- **What you are asked to do**:
From the data that follows, print exactly the lines starting at the one containing "make_board([board_holes, hanger_holes])" and ending at the one containing "FIBRES = (0.35, 0.75)"; include both of them and nothing more.
[begin Available records]
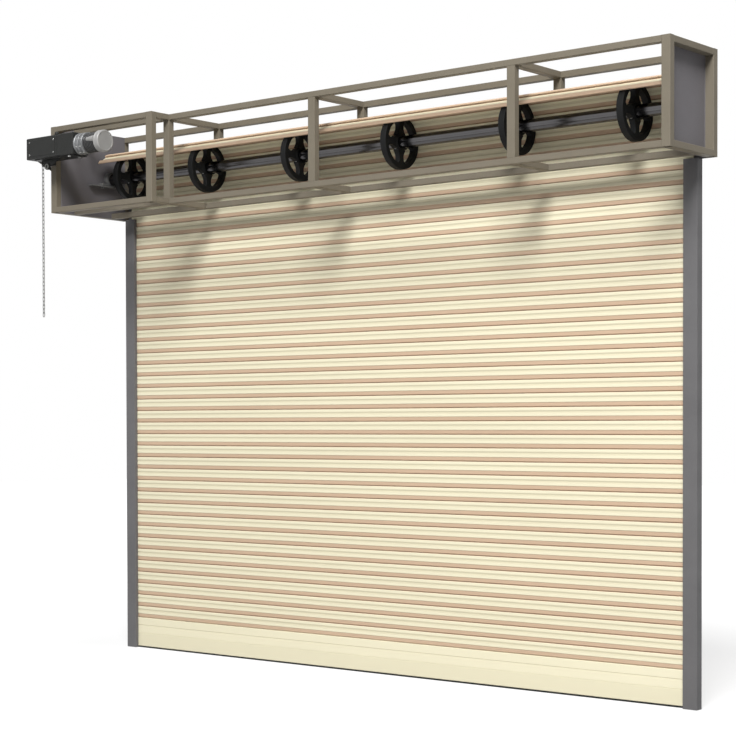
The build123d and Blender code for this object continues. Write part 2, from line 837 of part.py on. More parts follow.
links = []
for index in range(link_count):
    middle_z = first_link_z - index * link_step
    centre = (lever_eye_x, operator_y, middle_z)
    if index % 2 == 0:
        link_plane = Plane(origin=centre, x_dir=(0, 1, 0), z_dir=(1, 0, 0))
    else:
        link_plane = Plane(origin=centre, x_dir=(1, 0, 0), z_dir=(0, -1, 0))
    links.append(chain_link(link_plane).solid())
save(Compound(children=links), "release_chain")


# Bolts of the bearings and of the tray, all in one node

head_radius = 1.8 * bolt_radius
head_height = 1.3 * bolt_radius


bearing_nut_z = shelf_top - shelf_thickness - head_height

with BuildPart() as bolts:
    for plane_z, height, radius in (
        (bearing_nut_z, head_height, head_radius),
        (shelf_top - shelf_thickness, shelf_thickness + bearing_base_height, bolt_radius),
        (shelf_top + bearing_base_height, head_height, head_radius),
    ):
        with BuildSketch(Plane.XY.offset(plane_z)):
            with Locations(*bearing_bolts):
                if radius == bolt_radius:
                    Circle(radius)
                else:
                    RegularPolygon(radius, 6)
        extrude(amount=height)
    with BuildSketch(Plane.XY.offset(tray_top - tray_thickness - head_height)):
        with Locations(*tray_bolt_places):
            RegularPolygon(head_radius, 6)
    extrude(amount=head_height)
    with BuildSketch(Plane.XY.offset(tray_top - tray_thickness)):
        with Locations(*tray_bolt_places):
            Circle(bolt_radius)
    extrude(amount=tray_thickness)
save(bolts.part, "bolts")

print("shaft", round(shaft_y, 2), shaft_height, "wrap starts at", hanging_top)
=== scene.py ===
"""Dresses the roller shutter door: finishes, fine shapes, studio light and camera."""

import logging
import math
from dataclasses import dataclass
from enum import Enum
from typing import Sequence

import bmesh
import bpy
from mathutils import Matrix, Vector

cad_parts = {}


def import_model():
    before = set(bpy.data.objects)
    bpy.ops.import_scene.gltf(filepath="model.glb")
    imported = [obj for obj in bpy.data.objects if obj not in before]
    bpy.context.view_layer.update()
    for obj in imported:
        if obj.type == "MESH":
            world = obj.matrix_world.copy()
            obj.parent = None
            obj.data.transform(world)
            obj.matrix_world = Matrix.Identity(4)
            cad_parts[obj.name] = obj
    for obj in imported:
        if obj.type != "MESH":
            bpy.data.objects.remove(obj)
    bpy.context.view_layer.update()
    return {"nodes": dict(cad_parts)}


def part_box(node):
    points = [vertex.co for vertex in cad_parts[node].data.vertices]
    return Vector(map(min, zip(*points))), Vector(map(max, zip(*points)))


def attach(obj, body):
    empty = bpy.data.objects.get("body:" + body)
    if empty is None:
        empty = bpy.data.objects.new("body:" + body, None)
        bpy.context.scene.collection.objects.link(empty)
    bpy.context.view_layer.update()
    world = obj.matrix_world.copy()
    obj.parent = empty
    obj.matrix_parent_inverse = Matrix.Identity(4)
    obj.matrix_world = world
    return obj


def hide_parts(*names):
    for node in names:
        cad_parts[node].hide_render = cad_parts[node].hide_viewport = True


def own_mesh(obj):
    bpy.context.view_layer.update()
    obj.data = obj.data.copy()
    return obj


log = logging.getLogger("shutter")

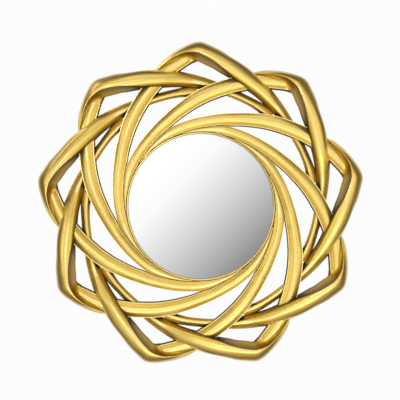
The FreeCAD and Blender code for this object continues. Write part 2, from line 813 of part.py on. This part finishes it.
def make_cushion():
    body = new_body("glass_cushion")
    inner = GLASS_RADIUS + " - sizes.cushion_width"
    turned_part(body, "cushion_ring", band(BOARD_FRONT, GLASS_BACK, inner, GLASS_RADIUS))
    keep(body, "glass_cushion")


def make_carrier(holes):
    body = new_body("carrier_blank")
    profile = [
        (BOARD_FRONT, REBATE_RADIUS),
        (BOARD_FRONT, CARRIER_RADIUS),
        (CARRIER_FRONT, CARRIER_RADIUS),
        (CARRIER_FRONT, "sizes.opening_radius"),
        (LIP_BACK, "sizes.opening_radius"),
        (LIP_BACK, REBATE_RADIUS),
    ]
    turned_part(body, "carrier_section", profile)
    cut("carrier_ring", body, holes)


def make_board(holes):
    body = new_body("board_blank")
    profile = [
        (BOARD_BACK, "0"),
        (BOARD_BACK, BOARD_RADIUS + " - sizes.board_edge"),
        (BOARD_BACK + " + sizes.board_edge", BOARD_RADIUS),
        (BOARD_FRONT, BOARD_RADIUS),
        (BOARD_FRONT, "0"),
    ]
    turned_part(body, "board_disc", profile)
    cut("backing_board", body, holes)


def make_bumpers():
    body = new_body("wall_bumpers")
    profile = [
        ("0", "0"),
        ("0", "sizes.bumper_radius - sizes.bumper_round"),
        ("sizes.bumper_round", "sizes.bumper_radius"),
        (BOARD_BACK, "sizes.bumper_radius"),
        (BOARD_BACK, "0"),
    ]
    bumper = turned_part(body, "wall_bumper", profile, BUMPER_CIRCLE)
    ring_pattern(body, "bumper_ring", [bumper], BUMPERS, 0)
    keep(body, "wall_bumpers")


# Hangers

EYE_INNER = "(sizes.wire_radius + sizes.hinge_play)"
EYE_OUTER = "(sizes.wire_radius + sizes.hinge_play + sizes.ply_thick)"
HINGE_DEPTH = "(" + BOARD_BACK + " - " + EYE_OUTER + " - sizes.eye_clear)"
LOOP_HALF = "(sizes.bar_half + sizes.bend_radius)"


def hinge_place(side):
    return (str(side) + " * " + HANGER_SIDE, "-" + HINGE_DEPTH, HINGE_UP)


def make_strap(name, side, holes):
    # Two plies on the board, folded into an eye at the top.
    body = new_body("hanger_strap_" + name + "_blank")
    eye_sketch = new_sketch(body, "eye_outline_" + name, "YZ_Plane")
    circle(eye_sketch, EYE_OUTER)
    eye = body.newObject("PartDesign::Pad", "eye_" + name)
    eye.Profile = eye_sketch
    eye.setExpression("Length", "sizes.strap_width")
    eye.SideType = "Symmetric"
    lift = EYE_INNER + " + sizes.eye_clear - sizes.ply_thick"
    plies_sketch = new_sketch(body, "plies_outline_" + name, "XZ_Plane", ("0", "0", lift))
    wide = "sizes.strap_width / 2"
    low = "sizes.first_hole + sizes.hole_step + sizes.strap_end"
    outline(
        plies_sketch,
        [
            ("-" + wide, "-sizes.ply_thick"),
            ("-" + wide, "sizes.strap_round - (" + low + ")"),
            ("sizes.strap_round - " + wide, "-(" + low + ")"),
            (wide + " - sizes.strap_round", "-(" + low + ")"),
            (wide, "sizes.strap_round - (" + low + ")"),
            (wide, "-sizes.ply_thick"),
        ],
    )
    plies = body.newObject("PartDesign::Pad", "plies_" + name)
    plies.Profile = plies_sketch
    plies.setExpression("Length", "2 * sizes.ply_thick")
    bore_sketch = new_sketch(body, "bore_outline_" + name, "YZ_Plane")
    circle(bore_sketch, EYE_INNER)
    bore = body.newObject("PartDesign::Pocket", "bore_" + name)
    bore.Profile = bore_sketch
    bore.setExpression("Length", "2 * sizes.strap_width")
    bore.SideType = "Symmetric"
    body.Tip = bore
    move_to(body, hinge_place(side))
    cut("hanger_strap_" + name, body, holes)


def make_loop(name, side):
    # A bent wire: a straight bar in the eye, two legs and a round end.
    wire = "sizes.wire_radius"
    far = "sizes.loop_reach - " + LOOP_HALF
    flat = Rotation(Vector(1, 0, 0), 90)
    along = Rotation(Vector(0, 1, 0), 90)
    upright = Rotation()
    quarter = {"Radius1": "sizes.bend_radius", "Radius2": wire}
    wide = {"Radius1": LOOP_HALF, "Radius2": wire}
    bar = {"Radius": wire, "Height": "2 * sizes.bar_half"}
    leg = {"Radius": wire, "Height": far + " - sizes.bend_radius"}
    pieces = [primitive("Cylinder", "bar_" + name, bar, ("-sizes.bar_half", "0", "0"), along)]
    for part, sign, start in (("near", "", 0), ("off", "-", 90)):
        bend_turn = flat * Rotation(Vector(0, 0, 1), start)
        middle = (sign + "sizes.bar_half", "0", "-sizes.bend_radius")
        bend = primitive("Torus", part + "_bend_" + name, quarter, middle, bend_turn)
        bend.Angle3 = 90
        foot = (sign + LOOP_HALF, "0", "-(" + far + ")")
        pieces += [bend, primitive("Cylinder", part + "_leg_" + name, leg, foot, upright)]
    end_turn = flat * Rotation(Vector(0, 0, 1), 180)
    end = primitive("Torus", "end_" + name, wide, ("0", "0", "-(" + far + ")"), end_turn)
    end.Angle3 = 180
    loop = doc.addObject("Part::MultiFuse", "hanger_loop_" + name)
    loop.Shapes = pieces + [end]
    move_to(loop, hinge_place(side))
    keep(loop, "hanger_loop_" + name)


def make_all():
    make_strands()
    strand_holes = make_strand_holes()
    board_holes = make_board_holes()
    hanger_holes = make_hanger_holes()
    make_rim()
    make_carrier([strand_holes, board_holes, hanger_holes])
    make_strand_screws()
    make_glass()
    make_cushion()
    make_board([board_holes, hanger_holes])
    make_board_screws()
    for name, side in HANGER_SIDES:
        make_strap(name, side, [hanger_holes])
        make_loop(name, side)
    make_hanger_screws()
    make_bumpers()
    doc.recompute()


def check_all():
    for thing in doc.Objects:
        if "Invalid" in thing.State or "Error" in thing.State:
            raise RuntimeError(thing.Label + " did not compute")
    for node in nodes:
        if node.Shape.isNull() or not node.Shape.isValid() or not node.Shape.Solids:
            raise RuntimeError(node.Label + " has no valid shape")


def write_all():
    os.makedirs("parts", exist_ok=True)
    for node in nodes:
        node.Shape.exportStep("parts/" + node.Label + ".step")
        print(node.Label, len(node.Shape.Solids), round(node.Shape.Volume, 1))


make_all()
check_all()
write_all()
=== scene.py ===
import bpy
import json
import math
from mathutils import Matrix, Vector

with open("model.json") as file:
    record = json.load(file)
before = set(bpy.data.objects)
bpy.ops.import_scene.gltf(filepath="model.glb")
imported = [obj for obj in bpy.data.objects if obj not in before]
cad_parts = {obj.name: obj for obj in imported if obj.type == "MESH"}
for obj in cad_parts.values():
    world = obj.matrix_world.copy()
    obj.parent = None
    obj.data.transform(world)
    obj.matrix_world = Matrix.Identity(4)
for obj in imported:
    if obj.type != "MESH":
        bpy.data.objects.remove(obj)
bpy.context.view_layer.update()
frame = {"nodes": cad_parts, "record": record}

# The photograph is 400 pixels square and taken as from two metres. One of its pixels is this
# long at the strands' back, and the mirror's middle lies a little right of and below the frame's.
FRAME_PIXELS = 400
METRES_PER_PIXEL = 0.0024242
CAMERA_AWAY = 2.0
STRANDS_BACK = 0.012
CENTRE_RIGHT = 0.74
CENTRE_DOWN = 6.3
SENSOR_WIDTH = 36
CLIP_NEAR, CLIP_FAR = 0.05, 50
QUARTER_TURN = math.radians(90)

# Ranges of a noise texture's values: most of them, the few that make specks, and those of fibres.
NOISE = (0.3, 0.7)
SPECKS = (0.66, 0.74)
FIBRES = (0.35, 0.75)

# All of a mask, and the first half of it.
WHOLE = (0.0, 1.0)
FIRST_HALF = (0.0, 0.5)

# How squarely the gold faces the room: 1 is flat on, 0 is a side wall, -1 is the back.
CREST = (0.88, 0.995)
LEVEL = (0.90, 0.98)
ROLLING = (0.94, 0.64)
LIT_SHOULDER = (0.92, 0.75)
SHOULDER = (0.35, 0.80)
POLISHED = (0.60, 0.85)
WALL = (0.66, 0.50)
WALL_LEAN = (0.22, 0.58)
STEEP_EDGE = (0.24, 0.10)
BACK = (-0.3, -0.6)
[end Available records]
- **Exercise response**:
    make_board([board_holes, hanger_holes])
    make_board_screws()
    for name, side in HANGER_SIDES:
        make_strap(name, side, [hanger_holes])
        make_loop(name, side)
    make_hanger_screws()
    make_bumpers()
    doc.recompute()


def check_all():
    for thing in doc.Objects:
        if "Invalid" in thing.State or "Error" in thing.State:
            raise RuntimeError(thing.Label + " did not compute")
    for node in nodes:
        if node.Shape.isNull() or not node.Shape.isValid() or not node.Shape.Solids:
            raise RuntimeError(node.Label + " has no valid shape")


def write_all():
    os.makedirs("parts", exist_ok=True)
    for node in nodes:
        node.Shape.exportStep("parts/" + node.Label + ".step")
        print(node.Label, len(node.Shape.Solids), round(node.Shape.Volume, 1))


make_all()
check_all()
write_all()
=== scene.py ===
import bpy
import json
import math
from mathutils import Matrix, Vector

with open("model.json") as file:
    record = json.load(file)
before = set(bpy.data.objects)
bpy.ops.import_scene.gltf(filepath="model.glb")
imported = [obj for obj in bpy.data.objects if obj not in before]
cad_parts = {obj.name: obj for obj in imported if obj.type == "MESH"}
for obj in cad_parts.values():
    world = obj.matrix_world.copy()
    obj.parent = None
    obj.data.transform(world)
    obj.matrix_world = Matrix.Identity(4)
for obj in imported:
    if obj.type != "MESH":
        bpy.data.objects.remove(obj)
bpy.context.view_layer.update()
frame = {"nodes": cad_parts, "record": record}

# The photograph is 400 pixels square and taken as from two metres. One of its pixels is this
# long at the strands' back, and the mirror's middle lies a little right of and below the frame's.
FRAME_PIXELS = 400
METRES_PER_PIXEL = 0.0024242
CAMERA_AWAY = 2.0
STRANDS_BACK = 0.012
CENTRE_RIGHT = 0.74
CENTRE_DOWN = 6.3
SENSOR_WIDTH = 36
CLIP_NEAR, CLIP_FAR = 0.05, 50
QUARTER_TURN = math.radians(90)

# Ranges of a noise texture's values: most of them, the few that make specks, and those of fibres.
NOISE = (0.3, 0.7)
SPECKS = (0.66, 0.74)
FIBRES = (0.35, 0.75)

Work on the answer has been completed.